Table 5 Grid models (30 and 40 m pixel size) were tested using 3 different approaches: inventory-approach A, stand-approach B, and plot-approach C (ACS). A t-test between the means was used to compare predicted and observed values, using independent samples (unequal sample sizes and unequal variance) in the case of the inventory of the study area and dependent samples in the case of both stands and samples points

Finally, Eq. (1) was used to generate a map that shows the distribution of tree stem volume across the study area (Fig. 3).

Fig. 3

Elevation (m) of the first return of the LIDAR data over the investigated area (upper map). Maps of stem volume (m³ ha⁻¹) within the study area (400 ha) at a resolution of 40 m (lower map)

Discussion and conclusions

An accurate estimation of stem volume in an uneven-aged forest characterized by a complex horizontal and vertical structure is essential for correct forest management. In particular, it is of primary importance to assess the distribution of tree stem volume within the stands. In this study, an experimental approach using field forest inventories was compared to a laser scanning technique.

The angle count samples (ACS) method used to collect ground-truth data did not provide a precise estimate of tree stem volume in a given certain sampling plot area, because the size of the investigated area was dependent on tree diameter (Hollaus et al. 2007). However, this technique is commonly used in forest surveys and could be linked to LIDAR in ordinary management, using the integrated system proposed in this study. In addition, ACS and the proposed method avoided the need for a predetermined size of the final map (size of grid). The final raster map of volume distribution can be modeled in the analyzed area using site-specific parameters. We found that different resolution levels alter the effectiveness of the map in estimating tree volume, and in this study area, a 40-m pixel size was found to be optimal, according to the forest pattern. Hence, the proposed method involved an integrated approach between LIDAR and field data. This kind of approach has been shown to be effective by other studies in the literature. Naesset (1997) showed how a grid approach can be used to assess tree height and that this could reduce the bias, while Hollaus et al. (2007) illustrated how the size of the plot affects the precision of the stem volume estimation. In this paper (Hollaus et al. 2007), the authors found that the influence of the sample plot size to the achievable accuracies is small. However, it is worth noting that they compared a relatively small range of plot sizes (from about 250 to 530 square meters), while in our study we explored a higher range (from 400 to 3,600 square meters).

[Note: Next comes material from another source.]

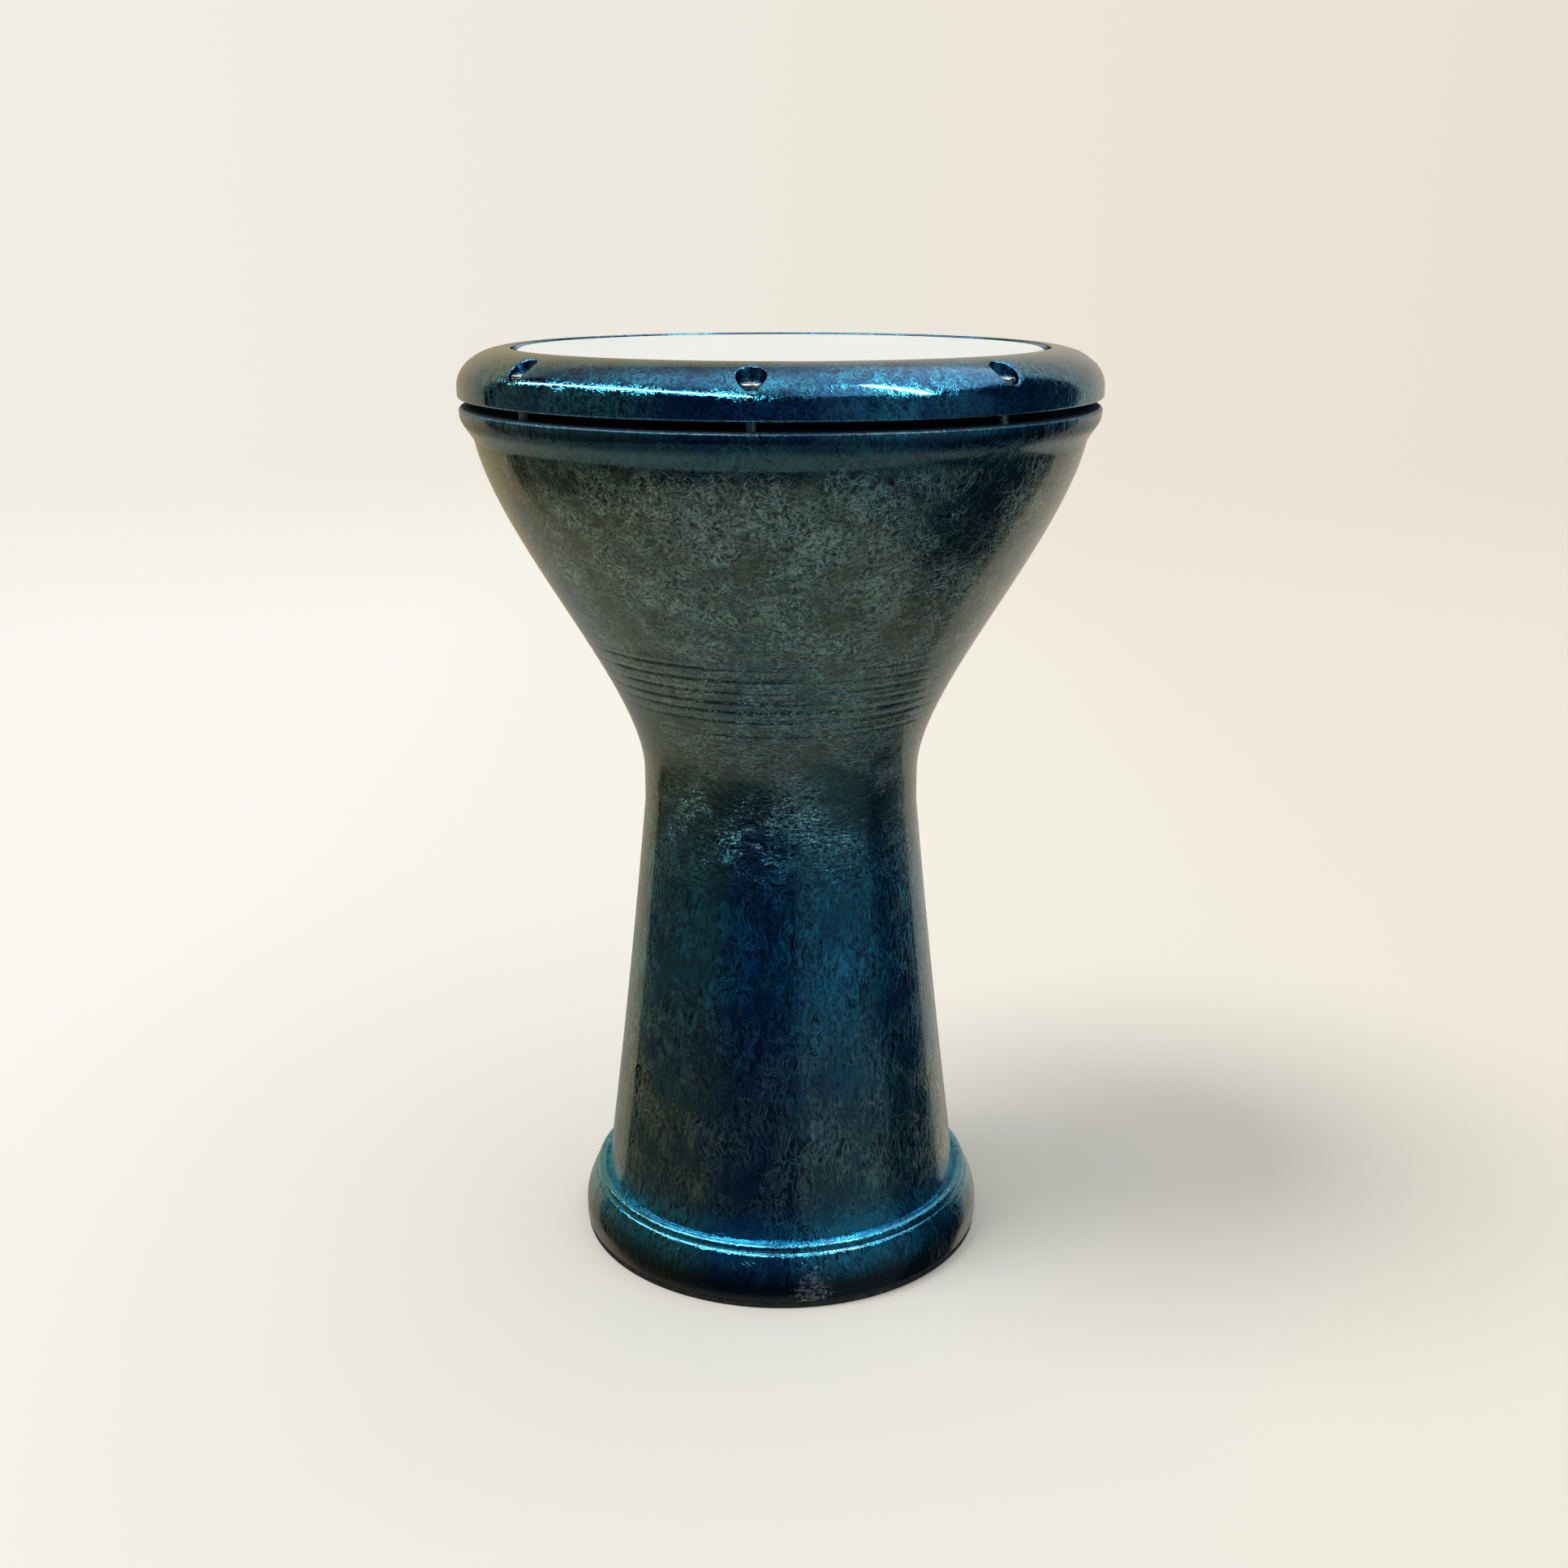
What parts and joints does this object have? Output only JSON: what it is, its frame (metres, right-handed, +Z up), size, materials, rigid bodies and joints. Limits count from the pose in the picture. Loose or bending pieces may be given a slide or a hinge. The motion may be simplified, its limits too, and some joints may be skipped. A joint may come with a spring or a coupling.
{
  "type": "goblet drum",
  "caption": "Cast goblet drum: a narrow-waisted shell with a flared foot, a film head on a channel hoop, and a clamp ring that tuning bolts pull down.",
  "frame": {"origin": "on the floor, at the middle of the foot", "axes": "+Z up along the drum's axis, from the foot to the head; -Y is the side that faces the viewer"},
  "size_m": [0.2924, 0.2924, 0.4356],
  "materials": {
    "shell_lacquer": "gloss",
    "ring_lacquer": "gloss",
    "clear_film": "satin",
    "bare_aluminium": "satin",
    "pale_resin": "satin",
    "nickel_steel": "polished",
    "zinc_steel": "satin",
    "brass": "satin",
    "black_rubber": "matte"
  },
  "bodies": {
    "shell": {"shell": "shell_lacquer", "foot_pad": "black_rubber", "head_film": "clear_film", "thread_insert_1": "brass", "thread_insert_2": "brass", "thread_insert_3": "brass", "thread_insert_4": "brass", "thread_insert_5": "brass", "thread_insert_6": "brass", "thread_insert_7": "brass", "thread_insert_8": "brass"},
    "ring": {"clamp_ring": "ring_lacquer", "head_hoop": "bare_aluminium", "hoop_resin": "pale_resin", "bolt_washer_1": "zinc_steel", "bolt_washer_2": "zinc_steel", "bolt_washer_3": "zinc_steel", "bolt_washer_4": "zinc_steel", "bolt_washer_5": "zinc_steel", "bolt_washer_6": "zinc_steel", "bolt_washer_7": "zinc_steel", "bolt_washer_8": "zinc_steel"},
    "tuning_bolt_1": {"tuning_bolt_1": "nickel_steel"},
    "tuning_bolt_2": {"tuning_bolt_2": "nickel_steel"},
    "tuning_bolt_3": {"tuning_bolt_3": "nickel_steel"},
    "tuning_bolt_4": {"tuning_bolt_4": "nickel_steel"},
    "tuning_bolt_5": {"tuning_bolt_5": "nickel_steel"},
    "tuning_bolt_6": {"tuning_bolt_6": "nickel_steel"},
    "tuning_bolt_7": {"tuning_bolt_7": "nickel_steel"},
    "tuning_bolt_8": {"tuning_bolt_8": "nickel_steel"}
  },
  "joints": [
    {"name": "ring_slide", "type": "slide", "parent": "shell", "child": "ring", "axis": [0, 0, -1], "range_m": [-0.0015, 0.001], "deforming": ["head_film"]},
    {"name": "bolt_1_turn", "type": "hinge", "parent": "ring", "child": "tuning_bolt_1", "pos_m": [-0.01107, -0.13756, 0.4254], "axis": [0, 0, -1], "range_deg": [-540, 360]},
    {"name": "bolt_2_turn", "type": "hinge", "parent": "ring", "child": "tuning_bolt_2", "pos_m": [0.08944, -0.10509, 0.4254], "axis": [0, 0, -1], "range_deg": [-540, 360]},
    {"name": "bolt_3_turn", "type": "hinge", "parent": "ring", "child": "tuning_bolt_3", "pos_m": [0.13756, -0.01107, 0.4254], "axis": [0, 0, -1], "range_deg": [-540, 360]},
    {"name": "bolt_4_turn", "type": "hinge", "parent": "ring", "child": "tuning_bolt_4", "pos_m": [0.10509, 0.08944, 0.4254], "axis": [0, 0, -1], "range_deg": [-540, 360]},
    {"name": "bolt_5_turn", "type": "hinge", "parent": "ring", "child": "tuning_bolt_5", "pos_m": [0.01107, 0.13756, 0.4254], "axis": [0, 0, -1], "range_deg": [-540, 360]},
    {"name": "bolt_6_turn", "type": "hinge", "parent": "ring", "child": "tuning_bolt_6", "pos_m": [-0.08944, 0.10509, 0.4254], "axis": [0, 0, -1], "range_deg": [-540, 360]},
    {"name": "bolt_7_turn", "type": "hinge", "parent": "ring", "child": "tuning_bolt_7", "pos_m": [-0.13756, 0.01107, 0.4254], "axis": [0, 0, -1], "range_deg": [-540, 360]},
    {"name": "bolt_8_turn", "type": "hinge", "parent": "ring", "child": "tuning_bolt_8", "pos_m": [-0.10509, -0.08944, 0.4254], "axis": [0, 0, -1], "range_deg": [-540, 360]}
  ],
  "couplings": [
    {"joint": "bolt_1_turn", "follows": "ring_slide", "rad_per_m": 6283.2},
    {"joint": "bolt_2_turn", "follows": "ring_slide", "rad_per_m": 6283.2},
    {"joint": "bolt_3_turn", "follows": "ring_slide", "rad_per_m": 6283.2},
    {"joint": "bolt_4_turn", "follows": "ring_slide", "rad_per_m": 6283.2},
    {"joint": "bolt_5_turn", "follows": "ring_slide", "rad_per_m": 6283.2},
    {"joint": "bolt_6_turn", "follows": "ring_slide", "rad_per_m": 6283.2},
    {"joint": "bolt_7_turn", "follows": "ring_slide", "rad_per_m": 6283.2},
    {"joint": "bolt_8_turn", "follows": "ring_slide", "rad_per_m": 6283.2}
  ]
}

The integration of ground data and remotely sensed data avoided bias of volume estimation, because the adopted training information was site-specific. For example, Hyyppä et al. (2001) found a systematic overestimation of tree volume due to the fact that no local training data were used. In the same study, the standard error of the tree volume was 10.5%.

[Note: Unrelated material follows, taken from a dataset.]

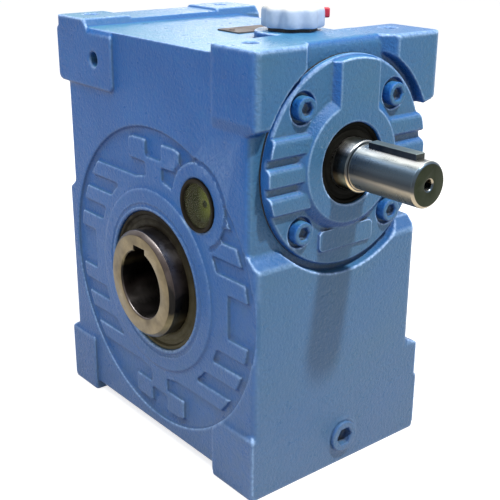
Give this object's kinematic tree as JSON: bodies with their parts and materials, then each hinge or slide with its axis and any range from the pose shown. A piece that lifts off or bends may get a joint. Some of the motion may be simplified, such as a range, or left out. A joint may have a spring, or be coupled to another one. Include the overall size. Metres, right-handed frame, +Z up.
{
  "type": "worm gear reducer",
  "caption": "Cast iron worm gear reducer with a keyed solid input shaft, a keyed hollow output shaft, a sight glass, a drain plug and a vent cap.",
  "frame": {"origin": "centre of the hollow output shaft's bore, halfway along it", "axes": "+X along the input shaft towards its keyed end, +Y along the output shaft, away from the sight glass side, +Z up from the feet"},
  "size_m": [0.31, 0.188, 0.3255],
  "materials": {
    "blue_paint": "satin machine enamel over a fine cast grain",
    "seal_rubber": "matte",
    "bearing_steel": "ground",
    "cage_brass": "pressed",
    "shaft_steel": "fine ground, oiled",
    "key_steel": "cold drawn, dark",
    "hub_iron": "machined",
    "wheel_bronze": "machined bronze",
    "vent_white": "moulded",
    "vent_black": "moulded",
    "tab_red": "moulded",
    "sight_ring": "moulded",
    "sight_lens": "clear with an oil tint",
    "sight_reflector": "moulded",
    "plate_metal": "bare, satin"
  },
  "bodies": {
    "casing": {"housing": "blue_paint", "side_cover": "blue_paint", "side_cover_gasket": "seal_rubber", "side_cover_screws": "blue_paint", "input_cover": "blue_paint", "input_cover_gasket": "seal_rubber", "input_cover_screws": "blue_paint", "rear_cover": "blue_paint", "rear_cover_gasket": "seal_rubber", "rear_cover_screws": "blue_paint", "input_seal": "seal_rubber", "output_seal_left": "seal_rubber", "output_seal_right": "seal_rubber", "input_bearing_cup": "bearing_steel", "rear_bearing_cup": "bearing_steel", "output_bearing_outer_left": "bearing_steel", "output_bearing_outer_right": "bearing_steel", "sight_glass_ring": "sight_ring", "sight_glass_lens": "sight_lens", "sight_glass_reflector": "sight_reflector", "drain_plug": "blue_paint", "vent_base": "vent_black", "vent_cap": "vent_white", "rating_plate": "plate_metal", "plate_rivets": "plate_metal"},
    "output": {"hollow_shaft": "shaft_steel", "wheel_hub": "hub_iron", "wheel_rim": "wheel_bronze", "wheel_key": "key_steel", "wheel_spacer": "shaft_steel", "output_bearing_inner_left": "bearing_steel", "output_bearing_inner_right": "bearing_steel"},
    "input": {"worm_shaft": "shaft_steel", "input_key": "key_steel", "input_bearing_cone": "bearing_steel", "rear_bearing_cone": "bearing_steel"},
    "left_balls": {"output_bearing_balls_left": "bearing_steel", "output_bearing_cage_left": "cage_brass"},
    "right_balls": {"output_bearing_balls_right": "bearing_steel", "output_bearing_cage_right": "cage_brass"},
    "front_rollers": {"input_bearing_rollers": "bearing_steel"},
    "rear_rollers": {"rear_bearing_rollers": "bearing_steel"},
    "tab": {"vent_tab": "tab_red"}
  },
  "joints": [
    {"name": "output_spin", "type": "hinge", "parent": "casing", "child": "output", "pos_m": [0, 0, 0], "axis": [0, 1, 0], "continuous": true},
    {"name": "input_spin", "type": "hinge", "parent": "casing", "child": "input", "pos_m": [0, 0, 0.1], "axis": [1, 0, 0], "continuous": true},
    {"name": "left_balls_orbit", "type": "hinge", "parent": "casing", "child": "left_balls", "pos_m": [0, -0.056, 0], "axis": [0, 1, 0], "continuous": true},
    {"name": "right_balls_orbit", "type": "hinge", "parent": "casing", "child": "right_balls", "pos_m": [0, 0.056, 0], "axis": [0, 1, 0], "continuous": true},
    {"name": "front_rollers_orbit", "type": "hinge", "parent": "casing", "child": "front_rollers", "pos_m": [0.092, 0, 0.1], "axis": [1, 0, 0], "continuous": true},
    {"name": "rear_rollers_orbit", "type": "hinge", "parent": "casing", "child": "rear_rollers", "pos_m": [-0.0925, 0, 0.1], "axis": [1, 0, 0], "continuous": true},
    {"name": "tab_pull", "type": "slide", "parent": "casing", "child": "tab", "axis": [0.6428, 0.766, 0], "range_m": [0, 0.012]}
  ],
  "couplings": [
    {"joint": "input_spin", "follows": "output_spin", "ratio": -30},
    {"joint": "left_balls_orbit", "follows": "output_spin", "ratio": 0.4376},
    {"joint": "right_balls_orbit", "follows": "output_spin", "ratio": 0.4376},
    {"joint": "front_rollers_orbit", "follows": "output_spin", "ratio": -13.08},
    {"joint": "rear_rollers_orbit", "follows": "output_spin", "ratio": -13.08}
  ]
}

Nilsson (1996), in a similar study in Sweden (4.0 ha area and 26 plots), found a coefficient of determination value (R ²) of 0.78 between forest stem volume and variables extracted from LIDAR. The accuracy (R ²) achieved in this study was lower respect to the one achieved in the study of Naesset (2004), where tree stem volume in a mature forest area was predicted from similar independent variables (percentiles of pulses laser heights and canopy density) with an R ² that ranged from 0.83 to 0.86. Anyway, the CV between the predicted values and the ground reference values found by Naesset ranged from 11.5 to 12.2%, and it is similar to the one showed in our study (10%).

An important consideration that emerges from this study is the importance of the use of multi-return LIDAR data. In particular, the second return can significantly improve the estimate of stem volume in the case of a forest characterized by a complex structure, without need for further analysis of the understory vegetation (i.e., Maltamo et al. 2005). Indeed, for all the investigated map resolutions, the coefficient of determination (R ²_adj ) increased when the second return was also included in the model.

It is worth noting that, given a set of 20 possible LIDAR indices, H _mean1stR was always selected as the first index in the regression. The second independent variable was consistently a variable extracted from the second return (H _q502ndR), demonstrating the importance of the multi-return LIDAR data.

One of the most significant results of this paper is that the second return is important in this area as it is covered by a multi-layered forest. The second return, in fact, can detect other layers, and thus it is possible to add to the final estimation also the contribution of the lower parts of the canopy. An important remark is that it is not possible to define exactly the derivation of the second return, and that it does not necessarily belong to the second layer. In fact, as it has been observed, in canopies where more than 2 layers are present, the second return might belong to an intermediate canopy layer, whereas in a canopy with 2 layers the second return might belong to the bottom canopy layer.

Volume maps (Fig. 3) can be considered as spatially explicit data layers that can be used to plan forest management. Field measurements alone are not able to statistically include all the extreme values that are present in a heterogeneous area, as also discussed by Andersen et al. (2005) in a similar study in Washington State, US. In these few cases, maps should be further verified.

The models presented allowed a satisfactory volume estimation for each of the 3 approaches (inventory-approach A, stand-approach B, and plot-approach C), suggesting that the map could be adopted at different spatial levels. For example, information at the single pixel level (e.g., 30 m) could give an indication of where to cut individual trees within a stand, while the information at stand level (e.g., 15–20 ha) could be useful for property-level management.

Finally, the resolution of the map should also be evaluated according to both the mosaic of canopy openness and the level of landscape fragmentation.